‘Olash’ is a coastal village in Jagatsinghpur district of Odisha, India. It is a village having a population of about 1000 people, and is located about 30 km from the district town of Jagatsinghpur on the Cuttack–Naharana road, about 5 km from the Bay of Bengal to the east. The village is known for paddy and Chilly cultivation and "Lotus club"- A premier social organization.

This village comes under "Apandara" Panchayat which falls under "Balikuda-Erasama" constituencies of Jagatsinghpur, Odisha, India. There are 140+ families in this village. The shape as in map looks like a square. It has two entrances and both are open to east of the village. It consists 5 divisions i.e. Danda Sahi, Tala Sahi, Gaon upara, Matha Sahi and Chhaka Upara, In the heart of the village "Lotus Club" and Olash primary school are situated. To view the map of the village please click on the link ..

To the west of the village there is a river called "Mugura Nali" which was, 50 years ago, connected to Devi River and its water was salty. There were a lot of sea creatures including as giant species of crocodiles. As a branch of Devi, whenever floods used to come the residual water used to flow through this river. But after construction of a Bandh, it was a dead river. Now one "Anikat" is going to be constructed for flood management and providing consistent water flow in the river. It is the life blood for the surroundings as irrigation depends upon it a lot. The scenic view of sunset on its silver water is wonderful and has enough magical power to feel anyone romantic. The charisma of the cool breeze from Devi River heals all the emptiness.

"Maa Budhi Sahadei" is the worshiped Goddess of the village. She is the living goddess for the villagers and they offer prasad by one family daily on a rotation basis and chronologically. A priest is appointed for the worship of daily deeds of the Goddess for a remuneration by the villagers. Non-veg is allowed here and also in each full moon day, the Goddess is being offered Prasad (flatted rice, Pudding and Dalma - a unique each odia's favourite and delicious food that is made out of a mix of dal, some vegetables and ghee). Once in each year, for the occasion of Marjana (Holiness) of the Goddess, the villagers contribute for a festival in the temple premise.

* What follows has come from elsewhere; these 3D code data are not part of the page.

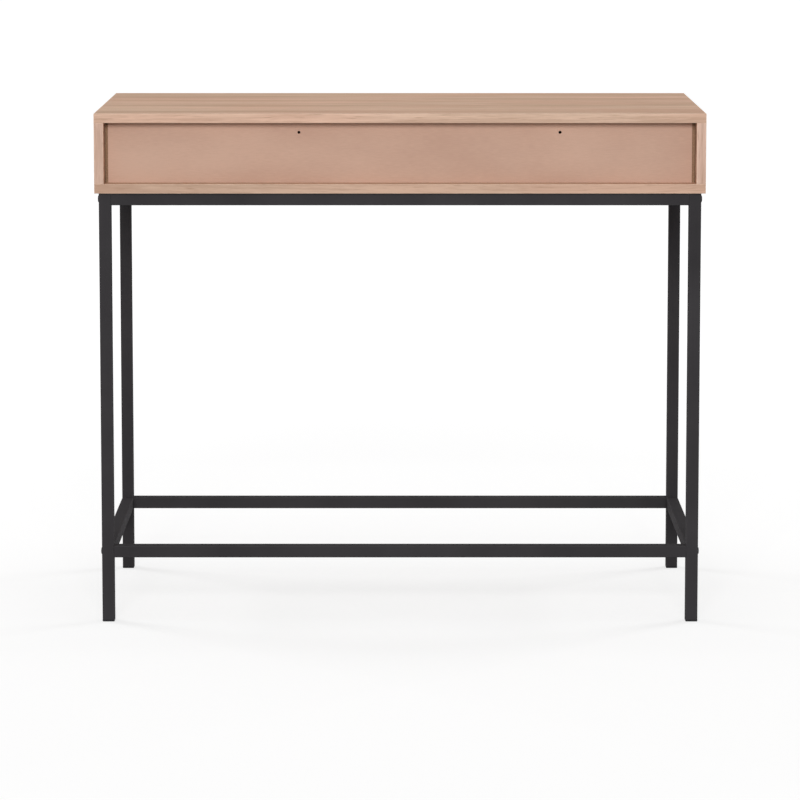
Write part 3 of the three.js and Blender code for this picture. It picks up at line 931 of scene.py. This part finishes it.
@dataclass
class Board:
    """A foil-faced board with edge band on some of its edges."""

    node: str
    body: str
    grain: Axis
    offset: tuple[float, float, float]
    banded: Sequence[tuple[Axis, int]]
    band_light: Colour = srgb(231, 196, 174)
    band_dark: Colour = srgb(200, 165, 143)
    band_figure: float = 0.04
    band_shift: tuple[float, float] = (0.37, 0.21)
    band_thickness: float = 1.0 * MM
    band_radius: float = 0.8 * MM
    joint: float = 0.12 * MM

    def build(self) -> None:
        """Builds the board from the box of its CAD node."""
        foil = OakFoil(f"{self.node}_foil", self.grain, self.offset)
        faced = sorted({axis for axis, _ in self.banded}, key=lambda axis: axis.value)
        piece = Piece(self.node, self.body, "oak_board", foil, *map(self._band_foil, faced))
        core_low, core_high = piece.low.copy(), piece.high.copy()
        for axis, side in self.banded:
            corner = core_high if side > 0 else core_low
            corner[axis.value] -= side * self.band_thickness
        piece.block(core_low, core_high, self.joint, 1)

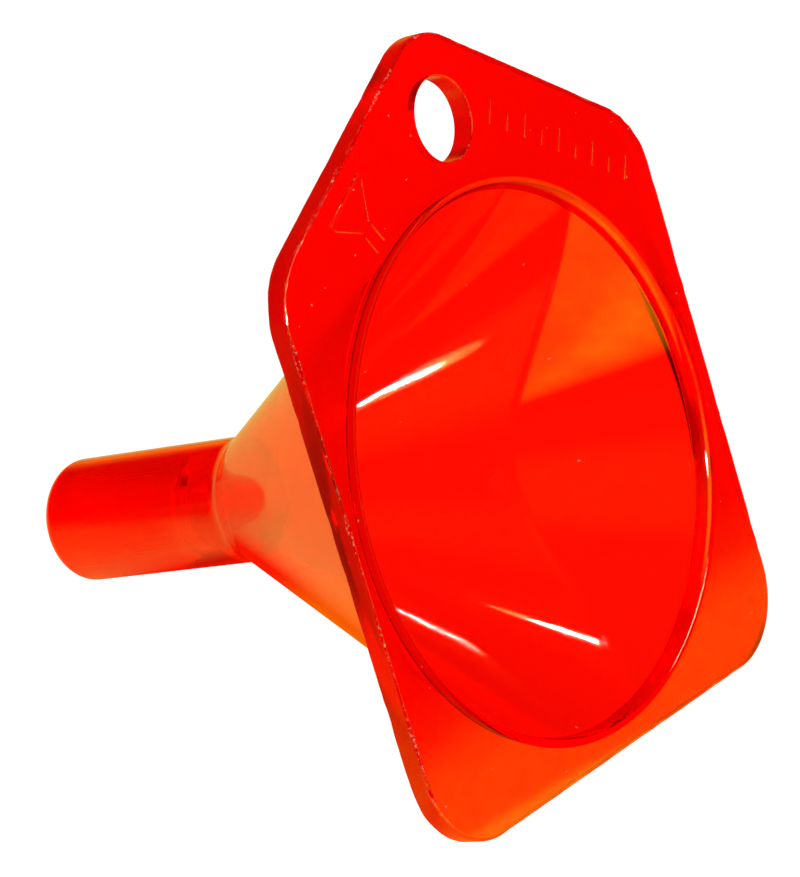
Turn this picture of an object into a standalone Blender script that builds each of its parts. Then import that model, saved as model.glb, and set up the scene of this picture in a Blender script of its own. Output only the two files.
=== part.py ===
"""Small pouring funnel moulded in one piece: a five-sided hanging flange, a
60 degree cone and a thick-walled spout with a stepped bore.

The funnel is one named object. Its blank is the flange plate; the turned body
is joined to it, the pouring passage and the hang hole are cut through, and the
marks are raised on the mouth face. Metres, +Z up, mouth upwards, spout tip on
the XY plane. The origin is centred under the flange in x and y, and the
funnel's own axis is parallel to Z at y = AXIS_Y.
"""

import math

import bmesh
import bpy
from mathutils import Matrix, Vector

# ---------------------------------------------------------------- dimensions
# Places in x and y are measured from the funnel's axis; AXIS_Y is added when building.

# Flange
MOUTH_Z = 0.0833  # mouth face, above the spout tip
FLANGE_THICKNESS = 0.0030
UNDERSIDE_Z = MOUTH_Z - FLANGE_THICKNESS
FLANGE_HALF_WIDTH = 0.0389
FLANGE_BOTTOM = -0.0391  # straight bottom edge
FLANGE_SHOULDER = 0.0346  # where the sides turn in towards the peak
PEAK_SLOPE = math.radians(30.6)
PEAK_RADIUS = 0.0095
CORNER_RADIUS = 0.0109  # the other four corners
FLANGE_EDGE_BREAK = 0.00035  # small rounding along both rims of the plate

SHARP_PEAK_Y = FLANGE_SHOULDER + FLANGE_HALF_WIDTH * math.tan(PEAK_SLOPE)
PEAK_Y = SHARP_PEAK_Y - PEAK_RADIUS / math.cos(PEAK_SLOPE) + PEAK_RADIUS
AXIS_Y = -(PEAK_Y + FLANGE_BOTTOM) / 2  # centres the flange on y = 0

# Hang hole in the peak; its chamfers are twice as wide as they are deep
HANG_HOLE_RADIUS = 0.0054
HANG_HOLE_Y = 0.0451
HANG_HOLE_CHAMFER = 0.0003

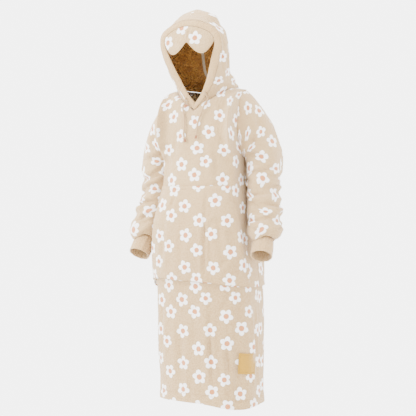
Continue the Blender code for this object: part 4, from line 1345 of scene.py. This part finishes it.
class GARMENT_OT_sleeves(bpy.types.Operator):
    """Builds both sleeves, bunched above plain cuffs"""

    bl_idname = "garment.sleeves"
    bl_label = "Sleeves and cuffs"

    def execute(self, context):
        look = finishes()
        cloth = context.scene.garment_cloth
        for side, sign, creases, seed, uneven in (
            ("left", 1.0, LEFT_SLEEVE_CREASES, 6, 0.020),
            ("right", -1.0, RIGHT_SLEEVE_CREASES, 7, -0.026),
        ):
            grid, around = sleeve_grid(uneven)
            normal = grid_normals(grid, wrap=True)
            normal[0, :, 0] = 0.0
            normal = unit(normal)
            chart = chart_of(grid, 0, 0, wrap=True)
            plain = chart[:, :-1].copy()
            total = chart[:, -1:, 0]
            plain[..., 0] = np.where(plain[..., 0] > total / 2, plain[..., 0] - total, plain[..., 0])
            rows = len(grid)
            from_top = lengths_along(grid, 0).mean(axis=1)
            ends = smooth_step(from_top / 0.030) * smooth_step((from_top[-1] - from_top) / 0.020)
            fade = np.repeat(ends[:, None], SLEEVE_SIDES, axis=1)
            out = crease_out(plain[..., 0], grid[..., 2], creases) * cloth.crease
            under = np.clip(np.abs(plain[..., 0]) / 0.15, 0.0, 1.0)
            out = out + soft_waves(plain, seed, NARROW_WAVES, cloth.sway * 1.1) * (1.0 - 0.6 * under**4)
            out = out * fade + np.repeat(seam_groove(from_top)[:, None], SLEEVE_SIDES, axis=1)
            smooth = grid + normal * out[..., None]
            outer = smooth + normal * (nap((rows, SLEEVE_SIDES), seed + 50) * cloth.nap * fade)[..., None]
            inner = smooth - normal * cloth.thickness
            mirror = np.array((sign, 1.0, 1.0))
            outer_run = np.broadcast_to(lengths_along(grid, 0)[:, :1], chart.shape[:2])
            placed = np.stack([chart[..., 0], -outer_run], axis=-1)
            placed = placed + np.array((PRINT_START["sleeve"] + seed, 0.02 * seed))
            piece = shell(
                f"sleeve_{side}_cloth",
                outer * mirror,
                inner * mirror,
                placed,
                look["printed plush"],
                wrap=True,
                flip=sign < 0,
            )
            attach(piece, [f"sleeve_{side}"])
            self.cuff(context, side, mirror, around, seed)
        return {"FINISHED"}

    def cuff(self, context, side, mirror, around, seed):
        """A plain folded cuff with a few soft gathers."""
        look = finishes()
        cloth = context.scene.garment_cloth
        rings = []
        for part in np.linspace(0.0, 1.0, CUFF_RINGS):
            radius = CUFF_RADIUS_TOP + (CUFF_RADIUS_END - CUFF_RADIUS_TOP) * part
            radius += 0.002 * math.sin(math.pi * part)
            gathers = 0.0007 * np.sin(around * 9 + seed) + 0.0005 * np.sin(around * 14 + 2.0 * seed)
            lip = 0.0010 * bell(part - CUFF_LIP_PLACE, CUFF_LIP_WIDTH) - 0.0012 * bell(part, CUFF_LIP_WIDTH)
            rings.append(tilted_ring(CUFF_START + CUFF_RUN * part, CUFF_RUN, radius + gathers + lip, around))
        grid = np.array(rings)
        normal = grid_normals(grid, wrap=True)
        chart = chart_of(grid, 0, 0, wrap=True)
        ends = np.minimum(np.linspace(0.0, 1.0, CUFF_RINGS), np.linspace(1.0, 0.0, CUFF_RINGS))
        grain = nap(grid.shape[:2], seed + 70) * cloth.nap * 0.7 * smooth_step(ends / 0.08)[:, None]
        outer = (grid + normal * grain[..., None]) * mirror
        inner = (grid - normal * cloth.thickness) * mirror
        name = f"cuff_{side}"
        piece = shell(
            name + "_cloth", outer, inner, chart, look["plain plush"], wrap=True, flip=mirror[0] < 0
        )
        attach(piece, [name])
        line = (grid[2] + normal[2] * 0.0004) * mirror
        sewn = stitches(name + "_stitches", [np.concatenate([line, line[:1]])], look["seam thread"], seed)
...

Most of the villagers are farmers. There are different types of Self-Help-Groups created by the village women by which they are living in a good economic standard and also they are working on some developmental works for the village. This village is well connected to roads and the good communication facility to all across the Market has made the business of produced agricultural products more feasible to earn a handsome return for the farmers.

The villagers also celebrate a lot of festivals including Dussehra, Raja, Kumar purnima, Dola, Manabasa, Panchuka, Saraswati Puja, Ganesh Puja, Akasatana, Janmastami, Agni Ustav and many more. Among these festivals "Saraswati Puja" is the most excited and awaiting festivals of the village which is considered as a grand local festival. All the near & dear are cordially allowed to cherish the feast as a group. 5-days-function is the sole attraction of this festival, consisting drama, various contests among inter-school students, Day & Night Cricket Tournament and many more cultural events which is arranged by Lotus Club.